- [WRITTEN REQUEST]:
In the listing below, find the line with "# pointing end", then repeat exactly every line from the top through that one.

- [DATASET EXTRACT]:
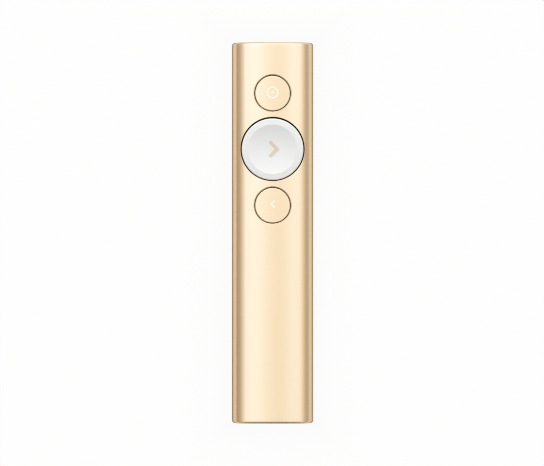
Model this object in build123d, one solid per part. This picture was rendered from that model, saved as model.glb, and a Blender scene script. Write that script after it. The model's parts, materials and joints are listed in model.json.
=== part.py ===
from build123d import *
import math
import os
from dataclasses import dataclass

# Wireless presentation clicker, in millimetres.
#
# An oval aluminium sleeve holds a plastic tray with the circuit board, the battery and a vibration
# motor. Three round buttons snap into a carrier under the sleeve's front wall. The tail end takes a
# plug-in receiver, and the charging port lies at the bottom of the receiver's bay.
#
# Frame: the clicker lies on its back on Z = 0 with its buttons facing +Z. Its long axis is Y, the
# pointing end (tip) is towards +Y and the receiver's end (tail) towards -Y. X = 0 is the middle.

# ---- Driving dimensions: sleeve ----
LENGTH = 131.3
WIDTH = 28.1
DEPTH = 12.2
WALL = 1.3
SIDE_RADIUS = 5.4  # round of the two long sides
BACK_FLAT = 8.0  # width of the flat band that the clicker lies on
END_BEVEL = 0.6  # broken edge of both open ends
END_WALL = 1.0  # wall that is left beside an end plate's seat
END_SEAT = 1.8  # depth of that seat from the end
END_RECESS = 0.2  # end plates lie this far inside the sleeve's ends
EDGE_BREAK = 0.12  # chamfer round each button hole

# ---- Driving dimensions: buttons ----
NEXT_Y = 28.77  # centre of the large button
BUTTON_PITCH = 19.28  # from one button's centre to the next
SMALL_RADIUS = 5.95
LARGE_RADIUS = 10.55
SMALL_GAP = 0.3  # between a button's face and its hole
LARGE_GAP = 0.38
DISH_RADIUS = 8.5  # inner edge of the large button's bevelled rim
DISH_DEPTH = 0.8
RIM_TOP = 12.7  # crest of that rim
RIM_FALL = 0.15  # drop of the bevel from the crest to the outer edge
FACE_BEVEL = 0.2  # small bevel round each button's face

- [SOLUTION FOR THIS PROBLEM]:
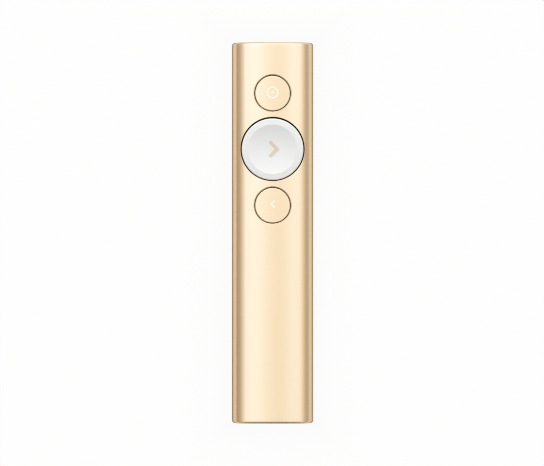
Model this object in build123d, one solid per part. This picture was rendered from that model, saved as model.glb, and a Blender scene script. Write that script after it. The model's parts, materials and joints are listed in model.json.
=== part.py ===
from build123d import *
import math
import os
from dataclasses import dataclass

# Wireless presentation clicker, in millimetres.
#
# An oval aluminium sleeve holds a plastic tray with the circuit board, the battery and a vibration
# motor. Three round buttons snap into a carrier under the sleeve's front wall. The tail end takes a
# plug-in receiver, and the charging port lies at the bottom of the receiver's bay.
#
# Frame: the clicker lies on its back on Z = 0 with its buttons facing +Z. Its long axis is Y, the
# pointing end (tip) is towards +Y and the receiver's end (tail) towards -Y. X = 0 is the middle.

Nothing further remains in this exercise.